The numbers back his frustration. United consistently rank among the league’s top creators for expected goals and key passes, yet their conversion rate tells a starkly different story. Fernandes, operating as the primary chance orchestrator, has delivered a steady stream of high-quality through balls, progressive carries, and set-piece deliveries. But without ruthless finishing, those metrics remain footnotes rather than match-winners.

Tactically, the issue isn’t systemic—it’s psychological. Attackers are hesitating in the box, overcomplicating clear opportunities, and allowing defensive blocks to recover. Fernandes’ game thrives on momentum and precision; when the final pass meets a scuffed shot or a delayed strike, the entire attacking rhythm fractures. His visible frustration isn’t petulance—it’s a demand for accountability at the sharpest end of the pitch.

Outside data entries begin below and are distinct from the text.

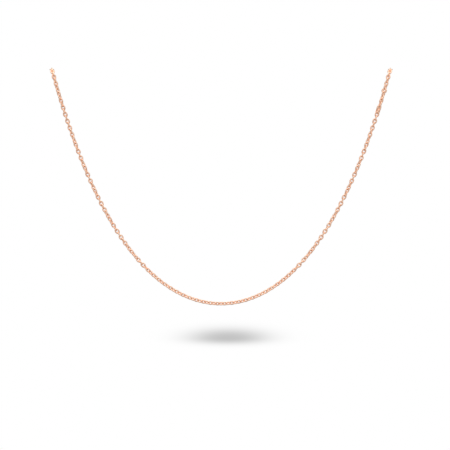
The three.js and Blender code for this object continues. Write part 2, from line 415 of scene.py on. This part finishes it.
def strand_runs(name, strand):
    """Every run of a strand, from hinge to hinge. The clasp stands in for some on the right."""
    count = sum(hinge.startswith(name + "_left_hinge_") for hinge in HINGES)
    hinges = [f"{name}_left_hinge_{i + 1}" for i in range(count)] + [name + "_bottom_hinge"]
    cuts = [place_of(-HINGES[hinge].x) for hinge in hinges]
    for i, (high, low) in enumerate(zip(cuts, cuts[1:])):
        strand_run(f"{name}_left_{i + 1}", strand, -high, -low)
        if f"{name}_right_{i + 1}" in frame["nodes"]:
            strand_run(f"{name}_right_{i + 1}", strand, low, high)
    strand_run(name + "_bottom", strand, -cuts[-1], cuts[-1])


def peg_turn(name, side):
    """The links that turn over a peg. side is 1 on the right and -1 on the left."""
    start = link_roll((STRAND_LINKS - 1) / 2) + 90
    # The back strand is turned as the front one is but faces the other way, so the roll ends at
    # minus its start, give or take the half turns that leave a link as it was.
    end = 180 * round(2 * start / 180) - start
    shape = Shape()
    for i in range(PEG_TURN_LINKS):
        angle = math.pi * (i + 0.5) / PEG_TURN_LINKS
        facing = Vector((0, -math.cos(angle), math.sin(angle)))
        roll = start + (end - start) * (i + 1) / (PEG_TURN_LINKS + 1) + (90 if i % 2 else 0)
        back, front = turn_point(side, (i + 1) / PEG_TURN_LINKS), turn_point(side, i / PEG_TURN_LINKS)
        add_link(shape, back, front, facing, side * roll)
    made = new_object("links_" + name, shape)
    hand_over(made, chain_gold, "peg_turns", "chain_gold", name)


strand_runs("front", -1)
strand_runs("back", 1)
peg_turn("left_peg_turn", -1)
peg_turn("right_peg_turn", 1)


# -------------------------------------------------------------------------------------- the clasp


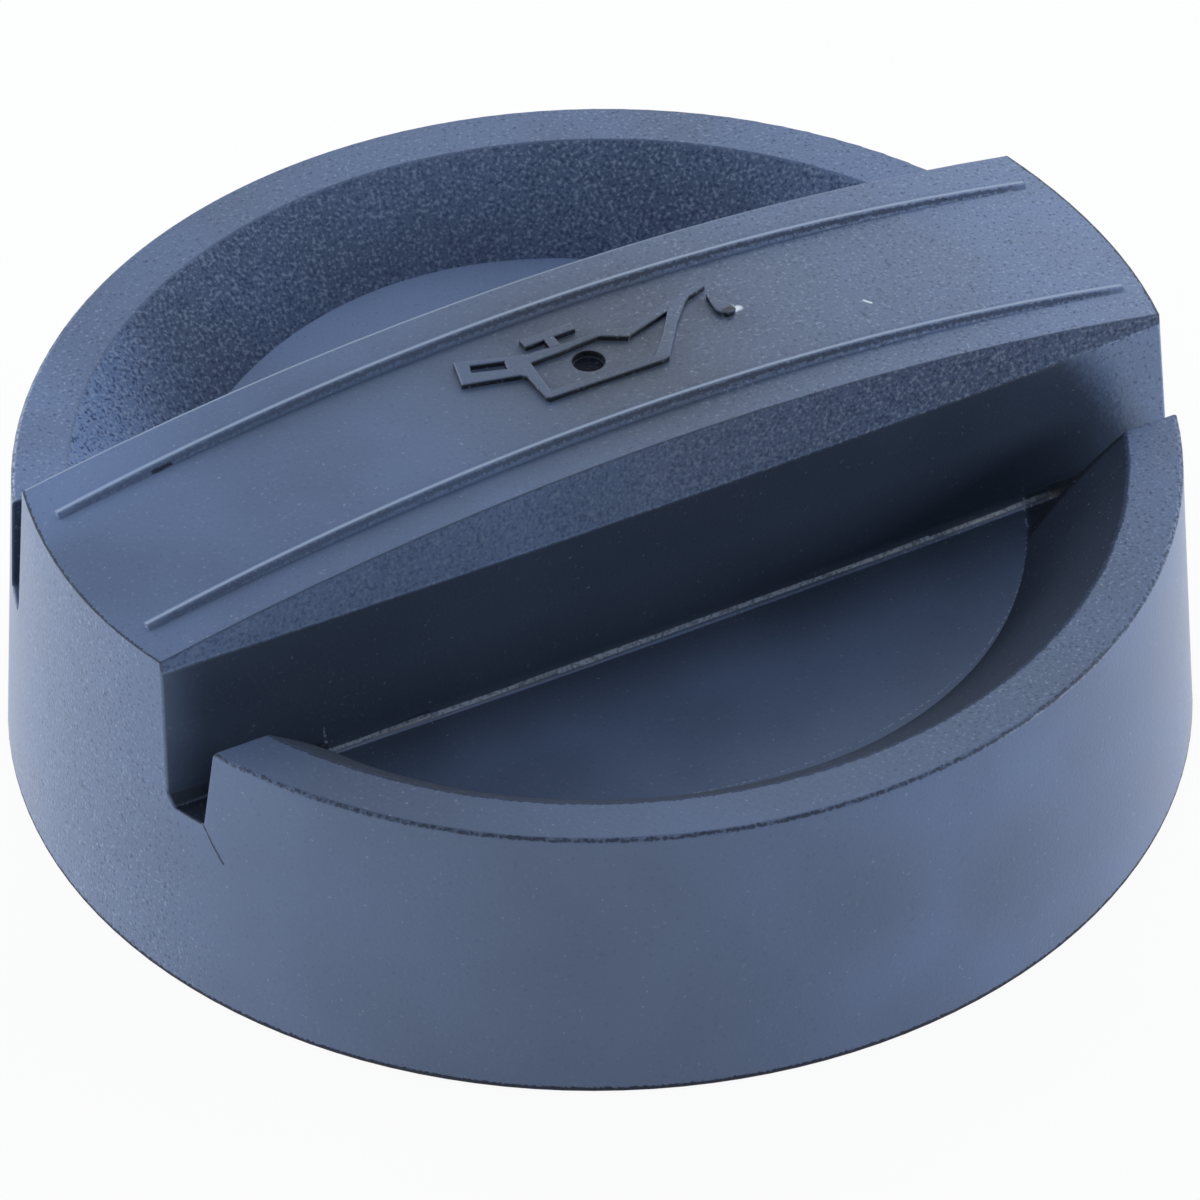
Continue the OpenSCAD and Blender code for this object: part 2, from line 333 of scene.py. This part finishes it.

Coaching staff have emphasized repetition in training, focusing on composure, body shape, and decision-making under pressure. Yet the solution may be simpler: trust the system, trust the run, and trust the finish. Fernandes has done his part. The question now is whether those around him can match his intensity with execution.

If United are to turn promising performances into tangible results, the captain’s message must become a collective standard. Creation without conversion is just noise. And in a league where margins are razor-thin, silence the doubt by putting the ball in the net.